### To be done
Render every entry verbatim.
╭──
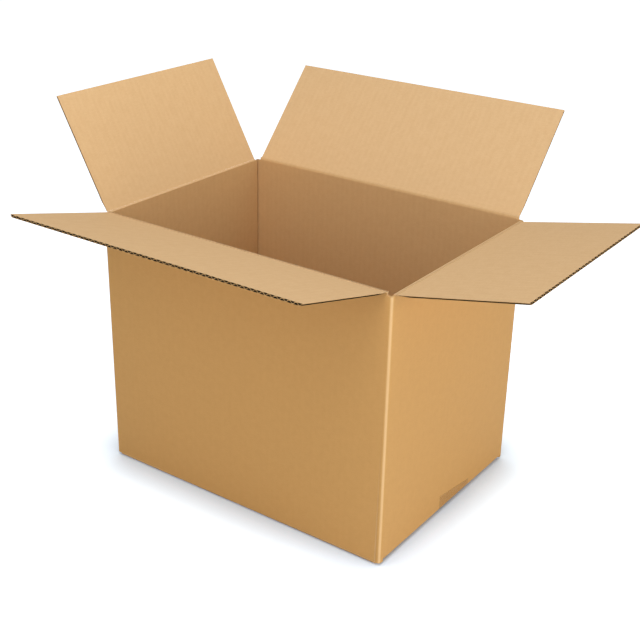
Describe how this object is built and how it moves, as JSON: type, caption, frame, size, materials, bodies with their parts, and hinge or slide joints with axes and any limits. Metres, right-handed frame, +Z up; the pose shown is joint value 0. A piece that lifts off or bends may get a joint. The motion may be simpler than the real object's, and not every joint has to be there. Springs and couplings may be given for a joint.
{
  "type": "open cardboard box",
  "caption": "Open regular slotted carton of corrugated board, its top flaps folded outwards on creases and its bottom closed with clear tape.",
  "frame": {"origin": "on the floor under the middle of the four walls, on the underside of the bottom tape", "axes": "+Z up; X along the long panels with the right flap at +X; the front long panel faces -Y"},
  "size_m": [0.6323, 0.5467, 0.4624],
  "materials": {
    "kraft_board": "matte",
    "clear_tape": "satin"
  },
  "bodies": {
    "carton": {"carton_body": "kraft_board", "bottom_tape": "clear_tape"},
    "front_flap": {"front_flap": "kraft_board"},
    "back_flap": {"back_flap": "kraft_board"},
    "left_flap": {"left_flap": "kraft_board"},
    "right_flap": {"right_flap": "kraft_board"}
  },
  "joints": [
    {"name": "front_flap_fold", "type": "hinge", "parent": "carton", "child": "front_flap", "pos_m": [0, -0.1494, 0.336], "axis": [1, 0, 0], "range_deg": [-165.6, 74.4]},
    {"name": "back_flap_fold", "type": "hinge", "parent": "carton", "child": "back_flap", "pos_m": [0, 0.1494, 0.336], "axis": [-1, 0, 0], "range_deg": [-132, 108]},
    {"name": "right_flap_fold", "type": "hinge", "parent": "carton", "child": "right_flap", "pos_m": [0.2047, 0, 0.3324], "axis": [0, 1, 0], "range_deg": [-168.2, 71.8]},
    {"name": "left_flap_fold", "type": "hinge", "parent": "carton", "child": "left_flap", "pos_m": [-0.2047, 0, 0.3324], "axis": [0, -1, 0], "range_deg": [-119.3, 120.7]}
  ]
}
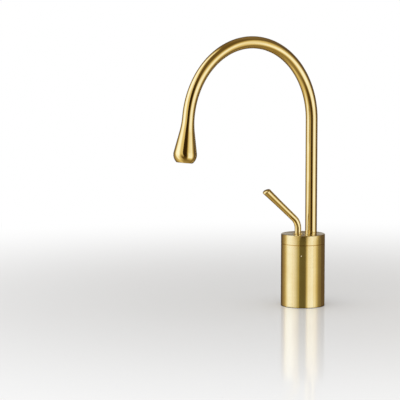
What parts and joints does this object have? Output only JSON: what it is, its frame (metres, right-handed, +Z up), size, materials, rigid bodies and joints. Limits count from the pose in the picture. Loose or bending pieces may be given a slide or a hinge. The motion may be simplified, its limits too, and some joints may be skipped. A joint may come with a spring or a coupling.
{
  "type": "basin mixer tap",
  "caption": "Tall deck-mounted basin mixer: round body, curved joystick lever, and a swivelling arched spout ending in a drop-shaped nozzle.",
  "frame": {"origin": "centre of the round base where its underside meets the deck", "axes": "+Z up along the body, -Y towards the basin and the user (the spout points there at rest), +X to the user's right"},
  "size_m": [0.052, 0.2148, 0.3696],
  "materials": {
    "brushed_gold": "brushed gold coating over brass",
    "raw_brass": "machined",
    "stainless_steel": "turned",
    "black_rubber": "moulded",
    "disc_ceramic": "lapped",
    "white_plastic": "moulded",
    "grey_plastic": "moulded",
    "pale_enamel": "polished"
  },
  "bodies": {
    "root": {"main_body": "brushed_gold", "top_cap": "brushed_gold", "cap_oring": "black_rubber", "retaining_nut": "raw_brass", "cartridge_housing": "white_plastic", "housing_oring": "black_rubber", "cartridge_base": "white_plastic", "cartridge_base_seals": "black_rubber", "fixed_ceramic_disc": "disc_ceramic", "spout_slip_ring": "white_plastic", "spout_grub_screw": "stainless_steel", "deck_gasket": "black_rubber", "threaded_shank": "raw_brass", "hot_mark": "pale_enamel", "cold_mark": "pale_enamel"},
    "spout": {"spout_tube": "brushed_gold", "drop_nozzle": "brushed_gold", "aerator_housing": "brushed_gold", "aerator_insert": "grey_plastic", "aerator_seal": "black_rubber", "spout_nipple": "raw_brass", "spout_orings": "black_rubber"},
    "rotor": {"cartridge_rotor": "grey_plastic", "pivot_pin": "stainless_steel"},
    "lever": {"cartridge_spindle": "stainless_steel", "lever_dome": "brushed_gold", "lever_rod": "brushed_gold"},
    "disc": {"disc_carrier": "grey_plastic", "moving_ceramic_disc": "disc_ceramic"},
    "clamp": {"rubber_washer": "black_rubber", "steel_washer": "stainless_steel", "back_nut": "raw_brass"}
  },
  "joints": [
    {"name": "spout_swivel", "type": "hinge", "parent": "root", "child": "spout", "pos_m": [0, 0.0125, 0.08], "axis": [0, 0, 1], "continuous": true},
    {"name": "temperature_turn", "type": "hinge", "parent": "root", "child": "rotor", "pos_m": [0, -0.008, 0.0797], "axis": [0, 0, 1], "range_deg": [-45, 45]},
    {"name": "flow_tilt", "type": "hinge", "parent": "rotor", "child": "lever", "pos_m": [0, -0.008, 0.0797], "axis": [1, 0, 0], "range_deg": [0, 18]},
    {"name": "disc_slide", "type": "slide", "parent": "rotor", "child": "disc", "axis": [0, 1, 0], "range_m": [0, 0.0039]},
    {"name": "clamp_slide", "type": "slide", "parent": "root", "child": "clamp", "axis": [0, 0, -1], "range_m": [-0.0135, 0.052]}
  ],
  "couplings": [
    {"joint": "disc_slide", "follows": "flow_tilt", "m_per_rad": 0.012394}
  ]
}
╰──
### Answer for the task
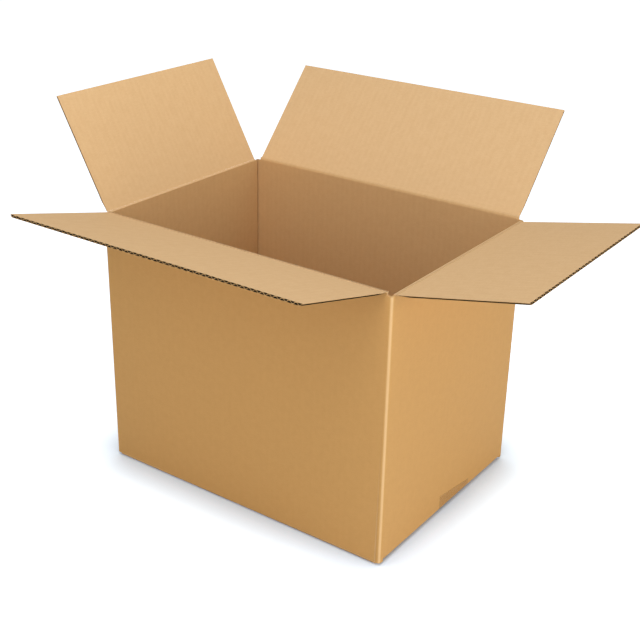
Describe how this object is built and how it moves, as JSON: type, caption, frame, size, materials, bodies with their parts, and hinge or slide joints with axes and any limits. Metres, right-handed frame, +Z up; the pose shown is joint value 0. A piece that lifts off or bends may get a joint. The motion may be simpler than the real object's, and not every joint has to be there. Springs and couplings may be given for a joint.
{
  "type": "open cardboard box",
  "caption": "Open regular slotted carton of corrugated board, its top flaps folded outwards on creases and its bottom closed with clear tape.",
  "frame": {"origin": "on the floor under the middle of the four walls, on the underside of the bottom tape", "axes": "+Z up; X along the long panels with the right flap at +X; the front long panel faces -Y"},
  "size_m": [0.6323, 0.5467, 0.4624],
  "materials": {
    "kraft_board": "matte",
    "clear_tape": "satin"
  },
  "bodies": {
    "carton": {"carton_body": "kraft_board", "bottom_tape": "clear_tape"},
    "front_flap": {"front_flap": "kraft_board"},
    "back_flap": {"back_flap": "kraft_board"},
    "left_flap": {"left_flap": "kraft_board"},
    "right_flap": {"right_flap": "kraft_board"}
  },
  "joints": [
    {"name": "front_flap_fold", "type": "hinge", "parent": "carton", "child": "front_flap", "pos_m": [0, -0.1494, 0.336], "axis": [1, 0, 0], "range_deg": [-165.6, 74.4]},
    {"name": "back_flap_fold", "type": "hinge", "parent": "carton", "child": "back_flap", "pos_m": [0, 0.1494, 0.336], "axis": [-1, 0, 0], "range_deg": [-132, 108]},
    {"name": "right_flap_fold", "type": "hinge", "parent": "carton", "child": "right_flap", "pos_m": [0.2047, 0, 0.3324], "axis": [0, 1, 0], "range_deg": [-168.2, 71.8]},
    {"name": "left_flap_fold", "type": "hinge", "parent": "carton", "child": "left_flap", "pos_m": [-0.2047, 0, 0.3324], "axis": [0, -1, 0], "range_deg": [-119.3, 120.7]}
  ]
}
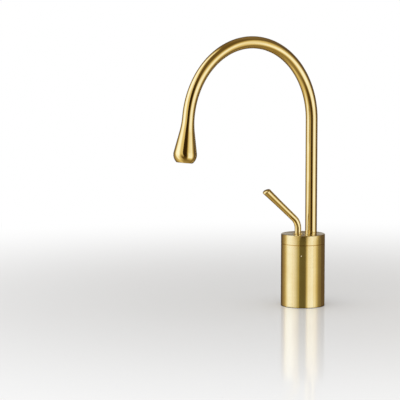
What parts and joints does this object have? Output only JSON: what it is, its frame (metres, right-handed, +Z up), size, materials, rigid bodies and joints. Limits count from the pose in the picture. Loose or bending pieces may be given a slide or a hinge. The motion may be simplified, its limits too, and some joints may be skipped. A joint may come with a spring or a coupling.
{
  "type": "basin mixer tap",
  "caption": "Tall deck-mounted basin mixer: round body, curved joystick lever, and a swivelling arched spout ending in a drop-shaped nozzle.",
  "frame": {"origin": "centre of the round base where its underside meets the deck", "axes": "+Z up along the body, -Y towards the basin and the user (the spout points there at rest), +X to the user's right"},
  "size_m": [0.052, 0.2148, 0.3696],
  "materials": {
    "brushed_gold": "brushed gold coating over brass",
    "raw_brass": "machined",
    "stainless_steel": "turned",
    "black_rubber": "moulded",
    "disc_ceramic": "lapped",
    "white_plastic": "moulded",
    "grey_plastic": "moulded",
    "pale_enamel": "polished"
  },
  "bodies": {
    "root": {"main_body": "brushed_gold", "top_cap": "brushed_gold", "cap_oring": "black_rubber", "retaining_nut": "raw_brass", "cartridge_housing": "white_plastic", "housing_oring": "black_rubber", "cartridge_base": "white_plastic", "cartridge_base_seals": "black_rubber", "fixed_ceramic_disc": "disc_ceramic", "spout_slip_ring": "white_plastic", "spout_grub_screw": "stainless_steel", "deck_gasket": "black_rubber", "threaded_shank": "raw_brass", "hot_mark": "pale_enamel", "cold_mark": "pale_enamel"},
    "spout": {"spout_tube": "brushed_gold", "drop_nozzle": "brushed_gold", "aerator_housing": "brushed_gold", "aerator_insert": "grey_plastic", "aerator_seal": "black_rubber", "spout_nipple": "raw_brass", "spout_orings": "black_rubber"},
    "rotor": {"cartridge_rotor": "grey_plastic", "pivot_pin": "stainless_steel"},
    "lever": {"cartridge_spindle": "stainless_steel", "lever_dome": "brushed_gold", "lever_rod": "brushed_gold"},
    "disc": {"disc_carrier": "grey_plastic", "moving_ceramic_disc": "disc_ceramic"},
    "clamp": {"rubber_washer": "black_rubber", "steel_washer": "stainless_steel", "back_nut": "raw_brass"}
  },
  "joints": [
    {"name": "spout_swivel", "type": "hinge", "parent": "root", "child": "spout", "pos_m": [0, 0.0125, 0.08], "axis": [0, 0, 1], "continuous": true},
    {"name": "temperature_turn", "type": "hinge", "parent": "root", "child": "rotor", "pos_m": [0, -0.008, 0.0797], "axis": [0, 0, 1], "range_deg": [-45, 45]},
    {"name": "flow_tilt", "type": "hinge", "parent": "rotor", "child": "lever", "pos_m": [0, -0.008, 0.0797], "axis": [1, 0, 0], "range_deg": [0, 18]},
    {"name": "disc_slide", "type": "slide", "parent": "rotor", "child": "disc", "axis": [0, 1, 0], "range_m": [0, 0.0039]},
    {"name": "clamp_slide", "type": "slide", "parent": "root", "child": "clamp", "axis": [0, 0, -1], "range_m": [-0.0135, 0.052]}
  ],
  "couplings": [
    {"joint": "disc_slide", "follows": "flow_tilt", "m_per_rad": 0.012394}
  ]
}